More pictures feature more bespectacled men wearing head condoms, displaying subdued amazement at the new age marvel of a digital weighing scale. A totally candid behind-the-scenes footage with swelling music presents a Mr Ramdev inspiring his zealously-hopping minions to venture out on a mythical quest to find that elusive herb he needs to bag a Bharat Ratna, or the next season ofAmerica’s Got Talent. Either would do.

Vigilante reporting by The Times of India on this announcement finally made Patanjali walk out of its Panchatantra mystique. And Patanjali did not flinch once being paraded naked alongside soul-less gimmick products like Seagram’s Royal Stag Music CDs, Kingfisher calendars, and Dominos.

Meanwhile, emergency food delivery service providers rushed to late-night distress calls to promulgate to unsuspecting city dwellers that Baba Ramdev had made marijuana legal. Initially dismissed as yet another hallucination, the recipients of this information took their own time to digest that “Baba Ramdev” and “marijuana” had indeed agreed to reside in the same sentence. Before we marry these two antithetical entities, let us examine if marijuana is even worth the honour that was bestowed upon it.

Marijuana: What has it achieved?

Apart from being the number one cause of Teslas drifting in outer space, marijuana consumption has registered its contribution to peoplekind with ideas such as Himesh Reshammiya the actor, Himesh Reshammiya the singer and Exam Warriors.

Alternative titles for Exam Warriors that barely lost out were “A book”, “Look, I wrote a book!”, and “Children’s book for parents who vote”. Other marijuana-induced inklings were cutlery that you can eat, the official flag of the Isle of Man (Bing it) and the Mughal Navy. Honourable mentions include all those songs about how pain is the only real thing, a toothpaste that tastes good and Dubai.

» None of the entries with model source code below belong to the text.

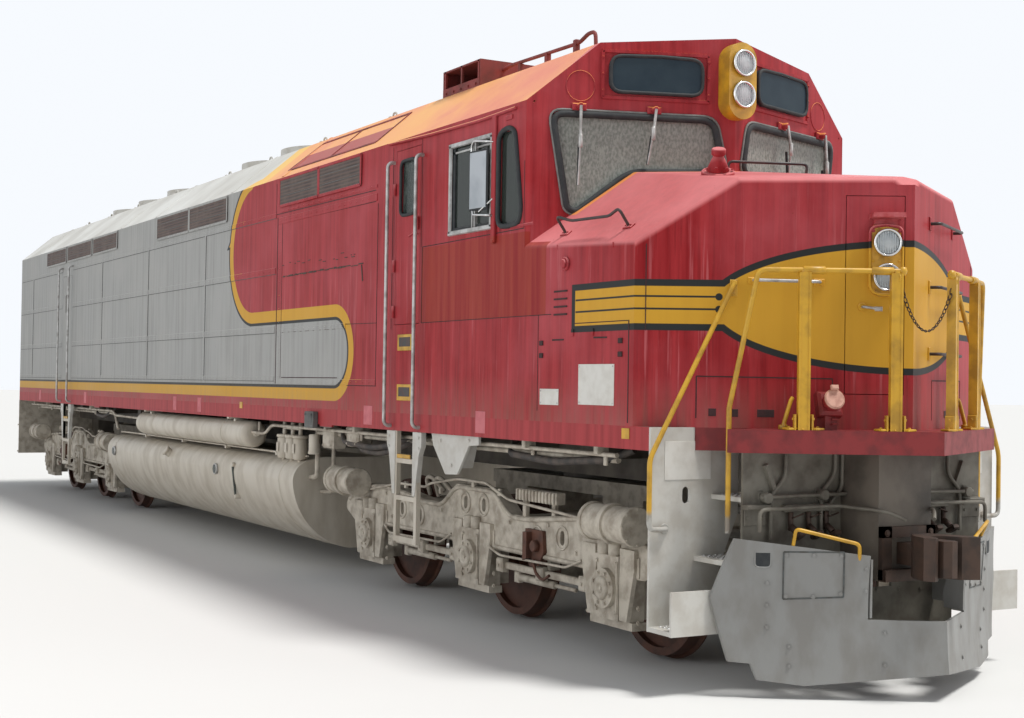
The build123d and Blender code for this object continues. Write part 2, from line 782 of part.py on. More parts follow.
# Engine and generator, one plain block on the deck
with BuildPart() as engine_block:
    with Locations((engine_x, 0, deck_top)):
        Box(engine_length, 2 * engine_half, engine_height, align=(Align.CENTER, Align.CENTER, Align.MIN))
finish(engine_block.part, "engine_block")


# Cab seats: pedestal, cushion and back
with BuildPart() as cab_seats:
    for side in (-1, 1):
        with Locations((seat_x, side * seat_y, cab_floor_z)):
            Cylinder(55, seat_height - 90, align=(Align.CENTER, Align.CENTER, Align.MIN))
            Cylinder(190, 20, align=(Align.CENTER, Align.CENTER, Align.MIN))
        with BuildSketch(Plane.XZ.offset(-side * seat_y)):
            with BuildLine():
                Polyline((seat_x + 240, cab_floor_z + seat_height - 90), (seat_x + 240, cab_floor_z + seat_height),
                         (seat_x - 150, cab_floor_z + seat_height - 20), (seat_x - 250, cab_floor_z + seat_height + 520),
                         (seat_x - 340, cab_floor_z + seat_height + 510),
                         (seat_x - 240, cab_floor_z + seat_height - 90), close=True)
            make_face()
        extrude(amount=seat_half, both=True)
finish(cab_seats.part, "cab_seats")


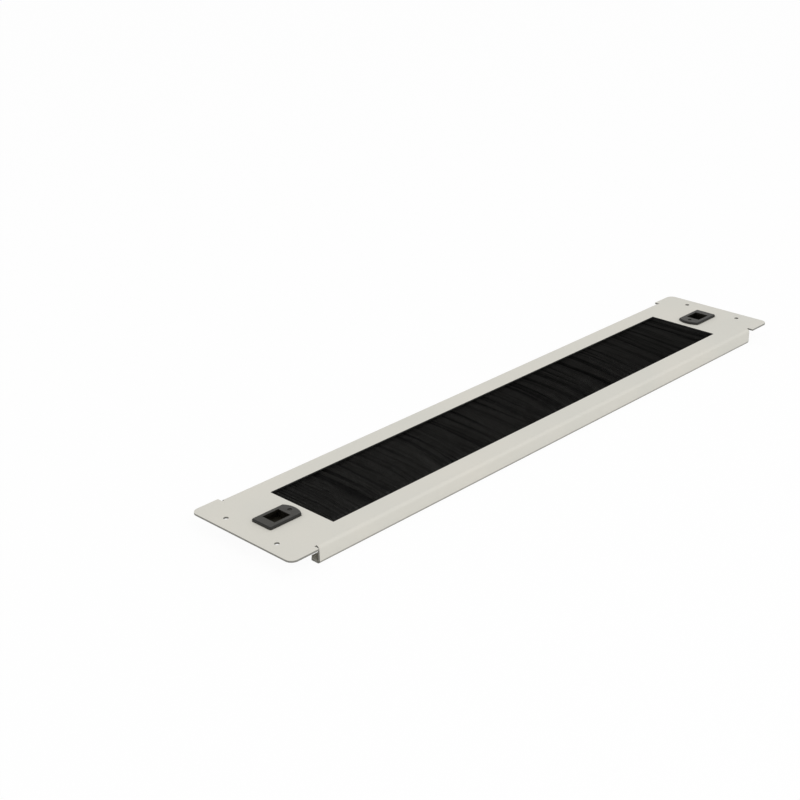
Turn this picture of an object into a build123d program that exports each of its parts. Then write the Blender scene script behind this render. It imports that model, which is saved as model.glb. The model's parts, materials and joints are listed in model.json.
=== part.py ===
"""Two-unit rack panel with a brush strip: a folded sheet, a brush in a holder, and two slide latches.

Frame: X along the panel, Y across it (up when it is fixed in a rack), Z out of the front face.
The origin is the centre of the four ear holes, in the plane of the ears' rear faces.
All sizes are in millimetres.
"""
import os
from math import cos, sin

from build123d import *

# Sheet
panel_length = 482.6
panel_height = 88.1
sheet = 1.2
ear_length = 22.3
ear_corner_radius = 5.0
hole_inset = 8.75
hole_spacing_y = 44.45
hole_radius = 1.6

# Folded body between the ears
body_inset = 1.8
flange_depth = 11.4
lip_width = 9.5
bend_radius = 0.8
lip_bevel = 2.5
relief_width = 1.6
relief_clearance = 0.2

# Brush opening in the face, by the face's width left at its ends and sides
opening_end_margin = 24.9
opening_side_margin = 14.85
opening_corner = 0.5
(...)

The most scandalising episode of an Indian Narcos would be a three-part documentary about how Indian popular literature has soared higher and higher under the influence of marijuana. Everyone knows that Sri Sri Ravi Shankar has repeatedly appeared via Skype on “Ripley’s Believe It or Not” for his contribution to the literary genre of “inspirational quotes”. Everyone knows that.

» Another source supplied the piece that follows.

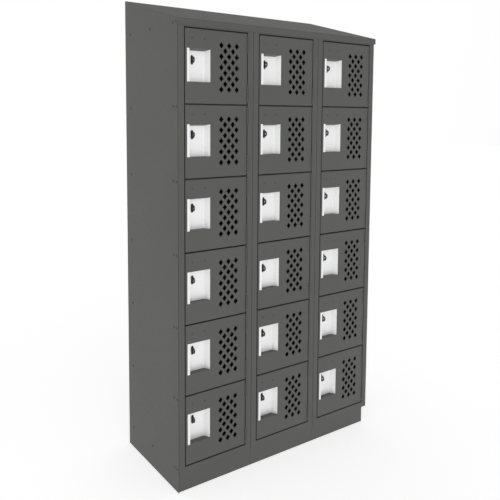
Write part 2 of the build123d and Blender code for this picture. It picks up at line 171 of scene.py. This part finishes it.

Consider this rumination by Sri Sri: “In your true nature, you are free the moment you see it’s not in you. If you have a pain, observe it’s happening in the body. If there is tightness or joy in your mind, observe that it is tight, sad, unhappy or happy. Just observe that you are not enjoying, and it is happening elsewhere, as though it is happening elsewhere.”

Sobriety is not high enough to achieve whatever you just read. The person whose job it is to hold a neon halo over Sri Sri’s head for when he’s about to say something is paid in passive bliss.

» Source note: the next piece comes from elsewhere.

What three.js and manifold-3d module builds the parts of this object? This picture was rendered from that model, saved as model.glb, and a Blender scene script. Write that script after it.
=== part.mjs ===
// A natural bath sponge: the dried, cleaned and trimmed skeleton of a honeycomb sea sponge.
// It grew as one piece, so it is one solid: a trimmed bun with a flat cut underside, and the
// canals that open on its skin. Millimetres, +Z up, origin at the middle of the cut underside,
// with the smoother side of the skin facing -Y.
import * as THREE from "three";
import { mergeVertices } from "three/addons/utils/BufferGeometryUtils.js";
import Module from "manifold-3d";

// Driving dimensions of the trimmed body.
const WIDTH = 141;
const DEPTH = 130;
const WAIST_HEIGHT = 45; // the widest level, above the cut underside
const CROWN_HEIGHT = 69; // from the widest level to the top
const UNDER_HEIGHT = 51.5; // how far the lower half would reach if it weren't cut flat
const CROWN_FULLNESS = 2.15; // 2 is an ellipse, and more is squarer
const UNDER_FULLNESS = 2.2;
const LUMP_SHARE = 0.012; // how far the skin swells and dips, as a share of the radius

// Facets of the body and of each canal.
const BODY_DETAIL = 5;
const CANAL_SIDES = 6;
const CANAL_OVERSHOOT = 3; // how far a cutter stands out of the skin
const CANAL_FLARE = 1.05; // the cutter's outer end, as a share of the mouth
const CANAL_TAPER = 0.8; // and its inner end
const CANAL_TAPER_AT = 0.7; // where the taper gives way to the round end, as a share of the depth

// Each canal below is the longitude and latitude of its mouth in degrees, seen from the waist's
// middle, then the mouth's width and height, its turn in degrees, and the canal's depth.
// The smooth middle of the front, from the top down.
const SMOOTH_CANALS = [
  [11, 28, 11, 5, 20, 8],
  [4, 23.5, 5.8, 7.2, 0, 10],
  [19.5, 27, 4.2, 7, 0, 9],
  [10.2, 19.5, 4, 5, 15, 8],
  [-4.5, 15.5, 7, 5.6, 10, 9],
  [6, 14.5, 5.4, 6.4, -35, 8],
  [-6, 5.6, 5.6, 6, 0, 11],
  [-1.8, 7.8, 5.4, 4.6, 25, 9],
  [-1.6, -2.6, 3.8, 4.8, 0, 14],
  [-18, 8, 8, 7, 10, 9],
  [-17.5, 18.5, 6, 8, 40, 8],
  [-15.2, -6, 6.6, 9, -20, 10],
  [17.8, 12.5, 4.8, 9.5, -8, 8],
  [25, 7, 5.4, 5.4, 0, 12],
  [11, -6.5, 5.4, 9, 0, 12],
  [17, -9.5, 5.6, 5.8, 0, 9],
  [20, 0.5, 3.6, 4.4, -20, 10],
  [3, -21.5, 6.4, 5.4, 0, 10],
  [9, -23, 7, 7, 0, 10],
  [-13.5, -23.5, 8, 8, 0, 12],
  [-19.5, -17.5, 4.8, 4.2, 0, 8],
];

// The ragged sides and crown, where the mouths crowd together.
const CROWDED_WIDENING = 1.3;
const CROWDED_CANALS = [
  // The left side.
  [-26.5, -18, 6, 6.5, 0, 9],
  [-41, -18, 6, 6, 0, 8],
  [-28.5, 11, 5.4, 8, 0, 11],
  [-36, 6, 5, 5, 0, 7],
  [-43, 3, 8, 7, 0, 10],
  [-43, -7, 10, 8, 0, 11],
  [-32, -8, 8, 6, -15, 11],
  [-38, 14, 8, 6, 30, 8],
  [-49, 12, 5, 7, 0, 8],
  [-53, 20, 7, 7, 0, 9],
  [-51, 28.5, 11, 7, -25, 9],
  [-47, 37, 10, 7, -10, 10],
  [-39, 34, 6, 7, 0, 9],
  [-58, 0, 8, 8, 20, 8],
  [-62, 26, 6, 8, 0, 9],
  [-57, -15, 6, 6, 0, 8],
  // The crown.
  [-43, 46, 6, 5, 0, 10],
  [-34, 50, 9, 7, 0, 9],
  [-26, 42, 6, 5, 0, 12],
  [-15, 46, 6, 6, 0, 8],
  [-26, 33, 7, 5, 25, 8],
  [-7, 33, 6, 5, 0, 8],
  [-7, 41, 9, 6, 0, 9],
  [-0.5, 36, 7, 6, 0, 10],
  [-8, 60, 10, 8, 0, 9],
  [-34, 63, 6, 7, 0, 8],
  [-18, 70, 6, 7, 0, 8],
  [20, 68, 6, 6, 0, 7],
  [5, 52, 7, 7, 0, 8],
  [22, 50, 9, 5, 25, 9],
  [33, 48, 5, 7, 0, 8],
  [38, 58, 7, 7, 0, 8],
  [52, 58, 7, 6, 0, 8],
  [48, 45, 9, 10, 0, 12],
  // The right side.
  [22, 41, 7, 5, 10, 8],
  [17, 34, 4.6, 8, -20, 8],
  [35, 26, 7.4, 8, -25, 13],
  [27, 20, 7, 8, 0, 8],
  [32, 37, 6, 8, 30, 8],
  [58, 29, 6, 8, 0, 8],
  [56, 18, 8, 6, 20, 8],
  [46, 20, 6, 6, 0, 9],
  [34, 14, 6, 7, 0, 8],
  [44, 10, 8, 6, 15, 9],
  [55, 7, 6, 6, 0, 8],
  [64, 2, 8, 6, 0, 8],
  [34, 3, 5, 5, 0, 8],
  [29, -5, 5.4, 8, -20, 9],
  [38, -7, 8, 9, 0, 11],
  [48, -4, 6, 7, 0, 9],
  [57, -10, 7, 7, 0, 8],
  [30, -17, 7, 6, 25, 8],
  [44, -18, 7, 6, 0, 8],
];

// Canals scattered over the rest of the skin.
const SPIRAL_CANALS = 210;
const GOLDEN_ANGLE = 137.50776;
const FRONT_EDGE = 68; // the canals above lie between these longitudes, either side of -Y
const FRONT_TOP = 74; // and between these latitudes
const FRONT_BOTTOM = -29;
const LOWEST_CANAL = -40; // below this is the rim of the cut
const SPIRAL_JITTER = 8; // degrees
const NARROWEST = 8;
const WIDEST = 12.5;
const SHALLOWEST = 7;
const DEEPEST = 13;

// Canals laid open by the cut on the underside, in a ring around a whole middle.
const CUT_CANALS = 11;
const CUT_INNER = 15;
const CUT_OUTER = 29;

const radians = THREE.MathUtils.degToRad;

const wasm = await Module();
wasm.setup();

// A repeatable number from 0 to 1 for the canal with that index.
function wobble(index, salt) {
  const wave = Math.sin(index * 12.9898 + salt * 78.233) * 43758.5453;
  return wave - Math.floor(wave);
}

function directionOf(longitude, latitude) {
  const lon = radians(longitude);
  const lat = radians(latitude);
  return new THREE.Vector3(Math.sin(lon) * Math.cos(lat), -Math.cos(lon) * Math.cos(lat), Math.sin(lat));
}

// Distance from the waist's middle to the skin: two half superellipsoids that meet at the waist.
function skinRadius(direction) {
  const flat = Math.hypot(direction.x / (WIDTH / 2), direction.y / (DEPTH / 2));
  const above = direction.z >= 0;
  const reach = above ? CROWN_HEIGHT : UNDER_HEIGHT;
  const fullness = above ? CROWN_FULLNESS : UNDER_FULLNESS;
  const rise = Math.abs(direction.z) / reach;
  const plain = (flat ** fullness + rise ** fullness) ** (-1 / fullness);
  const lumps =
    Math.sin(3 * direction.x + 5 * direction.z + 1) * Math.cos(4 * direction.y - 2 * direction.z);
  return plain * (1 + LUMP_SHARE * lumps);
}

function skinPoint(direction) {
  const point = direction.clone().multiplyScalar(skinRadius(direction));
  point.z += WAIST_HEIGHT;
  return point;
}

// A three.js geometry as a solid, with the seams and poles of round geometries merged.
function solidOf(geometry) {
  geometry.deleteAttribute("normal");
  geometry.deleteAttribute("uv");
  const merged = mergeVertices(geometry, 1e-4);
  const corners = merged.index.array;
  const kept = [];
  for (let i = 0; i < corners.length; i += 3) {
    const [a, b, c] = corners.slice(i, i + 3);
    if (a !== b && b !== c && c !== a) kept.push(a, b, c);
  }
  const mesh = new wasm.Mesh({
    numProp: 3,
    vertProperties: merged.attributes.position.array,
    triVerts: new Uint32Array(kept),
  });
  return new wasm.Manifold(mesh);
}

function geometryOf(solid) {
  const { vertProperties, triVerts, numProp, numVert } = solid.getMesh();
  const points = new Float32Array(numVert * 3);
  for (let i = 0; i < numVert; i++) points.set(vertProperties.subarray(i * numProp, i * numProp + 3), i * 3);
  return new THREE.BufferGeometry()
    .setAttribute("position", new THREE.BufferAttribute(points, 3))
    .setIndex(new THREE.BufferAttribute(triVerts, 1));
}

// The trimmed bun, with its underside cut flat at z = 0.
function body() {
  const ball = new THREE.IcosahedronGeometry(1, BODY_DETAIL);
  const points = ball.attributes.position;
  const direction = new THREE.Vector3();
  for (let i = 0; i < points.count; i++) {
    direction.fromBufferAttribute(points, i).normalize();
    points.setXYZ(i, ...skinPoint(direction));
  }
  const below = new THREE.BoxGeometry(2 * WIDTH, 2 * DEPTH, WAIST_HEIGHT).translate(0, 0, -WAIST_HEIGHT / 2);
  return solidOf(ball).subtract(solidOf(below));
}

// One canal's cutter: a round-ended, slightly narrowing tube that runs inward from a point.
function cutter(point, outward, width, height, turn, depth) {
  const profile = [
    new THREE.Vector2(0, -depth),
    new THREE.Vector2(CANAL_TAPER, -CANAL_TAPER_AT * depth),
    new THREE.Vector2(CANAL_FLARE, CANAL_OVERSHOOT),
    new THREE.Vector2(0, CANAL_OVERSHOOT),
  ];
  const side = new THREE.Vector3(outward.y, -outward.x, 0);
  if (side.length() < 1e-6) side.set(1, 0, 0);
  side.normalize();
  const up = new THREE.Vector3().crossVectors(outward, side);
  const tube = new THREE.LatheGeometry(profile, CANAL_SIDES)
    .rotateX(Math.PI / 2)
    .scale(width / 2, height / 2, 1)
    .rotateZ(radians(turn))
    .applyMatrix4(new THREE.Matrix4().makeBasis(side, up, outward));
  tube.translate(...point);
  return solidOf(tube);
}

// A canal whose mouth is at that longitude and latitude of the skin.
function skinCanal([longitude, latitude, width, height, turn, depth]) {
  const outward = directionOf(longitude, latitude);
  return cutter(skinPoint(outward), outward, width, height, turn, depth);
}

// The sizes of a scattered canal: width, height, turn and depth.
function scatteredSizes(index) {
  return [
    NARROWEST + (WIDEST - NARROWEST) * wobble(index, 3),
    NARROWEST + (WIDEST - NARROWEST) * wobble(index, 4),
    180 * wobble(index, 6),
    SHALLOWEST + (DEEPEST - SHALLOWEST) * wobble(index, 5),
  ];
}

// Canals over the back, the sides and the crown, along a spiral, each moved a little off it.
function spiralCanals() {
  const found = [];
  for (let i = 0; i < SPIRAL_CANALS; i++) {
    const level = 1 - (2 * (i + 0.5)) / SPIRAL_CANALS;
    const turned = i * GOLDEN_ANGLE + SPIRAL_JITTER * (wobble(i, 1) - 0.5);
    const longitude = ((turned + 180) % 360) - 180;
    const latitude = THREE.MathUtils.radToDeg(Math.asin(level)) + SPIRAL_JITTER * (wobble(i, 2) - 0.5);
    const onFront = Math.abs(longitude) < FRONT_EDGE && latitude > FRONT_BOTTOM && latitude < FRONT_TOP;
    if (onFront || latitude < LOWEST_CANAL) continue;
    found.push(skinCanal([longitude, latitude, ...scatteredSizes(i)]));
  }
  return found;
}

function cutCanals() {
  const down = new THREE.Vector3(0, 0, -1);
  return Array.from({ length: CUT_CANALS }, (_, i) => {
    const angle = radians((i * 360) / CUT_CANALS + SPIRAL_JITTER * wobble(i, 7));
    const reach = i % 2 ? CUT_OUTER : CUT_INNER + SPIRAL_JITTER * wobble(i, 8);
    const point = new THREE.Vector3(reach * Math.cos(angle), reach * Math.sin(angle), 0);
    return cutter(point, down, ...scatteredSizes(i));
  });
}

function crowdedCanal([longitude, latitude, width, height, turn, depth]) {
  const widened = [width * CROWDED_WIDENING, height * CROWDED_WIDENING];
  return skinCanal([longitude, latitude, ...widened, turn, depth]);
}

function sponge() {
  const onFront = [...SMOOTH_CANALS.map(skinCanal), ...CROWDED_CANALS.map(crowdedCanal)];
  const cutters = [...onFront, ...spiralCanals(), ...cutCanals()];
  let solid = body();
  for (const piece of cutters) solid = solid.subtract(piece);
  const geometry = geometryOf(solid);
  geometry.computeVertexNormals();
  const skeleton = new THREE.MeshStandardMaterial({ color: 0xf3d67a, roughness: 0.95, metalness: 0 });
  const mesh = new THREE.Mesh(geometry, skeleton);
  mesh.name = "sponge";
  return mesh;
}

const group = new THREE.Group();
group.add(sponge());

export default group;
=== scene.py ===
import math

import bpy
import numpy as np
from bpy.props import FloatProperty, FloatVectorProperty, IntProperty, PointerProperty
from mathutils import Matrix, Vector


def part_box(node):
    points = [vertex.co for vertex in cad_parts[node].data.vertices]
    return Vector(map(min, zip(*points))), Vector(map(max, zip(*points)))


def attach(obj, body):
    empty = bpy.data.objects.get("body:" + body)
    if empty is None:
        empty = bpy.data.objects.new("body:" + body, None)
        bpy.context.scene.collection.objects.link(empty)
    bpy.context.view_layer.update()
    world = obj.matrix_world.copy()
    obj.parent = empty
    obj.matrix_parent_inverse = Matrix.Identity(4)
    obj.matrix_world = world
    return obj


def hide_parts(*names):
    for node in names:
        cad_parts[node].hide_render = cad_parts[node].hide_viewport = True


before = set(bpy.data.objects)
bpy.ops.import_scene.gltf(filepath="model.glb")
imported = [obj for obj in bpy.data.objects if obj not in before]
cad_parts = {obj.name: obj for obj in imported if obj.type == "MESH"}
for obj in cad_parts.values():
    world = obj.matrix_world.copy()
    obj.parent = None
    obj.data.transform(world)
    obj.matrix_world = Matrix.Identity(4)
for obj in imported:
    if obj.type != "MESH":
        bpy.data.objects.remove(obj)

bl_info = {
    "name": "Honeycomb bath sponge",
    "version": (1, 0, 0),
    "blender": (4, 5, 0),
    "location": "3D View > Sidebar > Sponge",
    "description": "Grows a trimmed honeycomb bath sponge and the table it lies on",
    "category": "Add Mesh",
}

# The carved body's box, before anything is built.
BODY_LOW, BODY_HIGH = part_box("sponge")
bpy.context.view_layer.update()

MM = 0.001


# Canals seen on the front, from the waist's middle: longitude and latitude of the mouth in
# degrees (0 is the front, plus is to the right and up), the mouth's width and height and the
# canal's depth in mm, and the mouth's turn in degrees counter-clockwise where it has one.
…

This is what Rupi Kaur authored as she munched on chicken nuggets of wisdom: “You musn’t have to them want you. They must want you themselves”. Or this clincher by my roommate: “Brooo I think [short pause] if demonetisation and climate change had a love child [long pause], it would be a feat of scientific achievement.”

Marijuana consumption in India has been more ubiquitous than you’d think. How do you suppose writers and producers of our daily soap operas, reality shows, and poverty alleviation programmes find the peace to sleep at night? What else would explain all those adjournments in the Lok Sabha? No Indian religious doctrine is complete without that analogy about how everything is a circle.

Try picturing marijuana consumption in India as Ekta Kapoor or Chetan Bhagat. Not only do they exist, they’ve left an indelible mark on our social fabric and whether you like it or not, they are here to stay.

Patanjali swipes right on marijuana

If having a CEO and rented lab coats wasn’t enough to dent Patanjali’s aura, then surely a pro-marijuana Patanjali would do it. Right?

As the matriarch of a median Indian family was cashing in on a Shivratri special discount on “hair oil for oily hair” (it’s a self-sustaining business model) at a local Patanjali store, she was crushed by the possibility of exposing her teenage kids to legal marijuana. How could she continue to take part in enabling state-sanctioned hunger and national paranoia? How could she give away all her treasured savings to a corporation whose CEO emerges in Forbes for being filthy rich.

But her fears were immediately allayed by a Zee News breaking story that the Patanjali Medal for Socio-Political Gymnastics was awarded to Mr Ramdev for the fourth consecutive year in a secret ceremony at the White House.

And life became easy again.

Timely political posturing, brand manager skills and that ravishing black beard have permitted Mr Ramdev to stand tall with one leg in the crony capitalism boat and the other in a boat made of ancient Ayurvedic wisdom.

If somehow currents of sanity make these boats drift apart, only a flexible yogic practitioner with a CEO can save Patanjali from a rip down its credibility.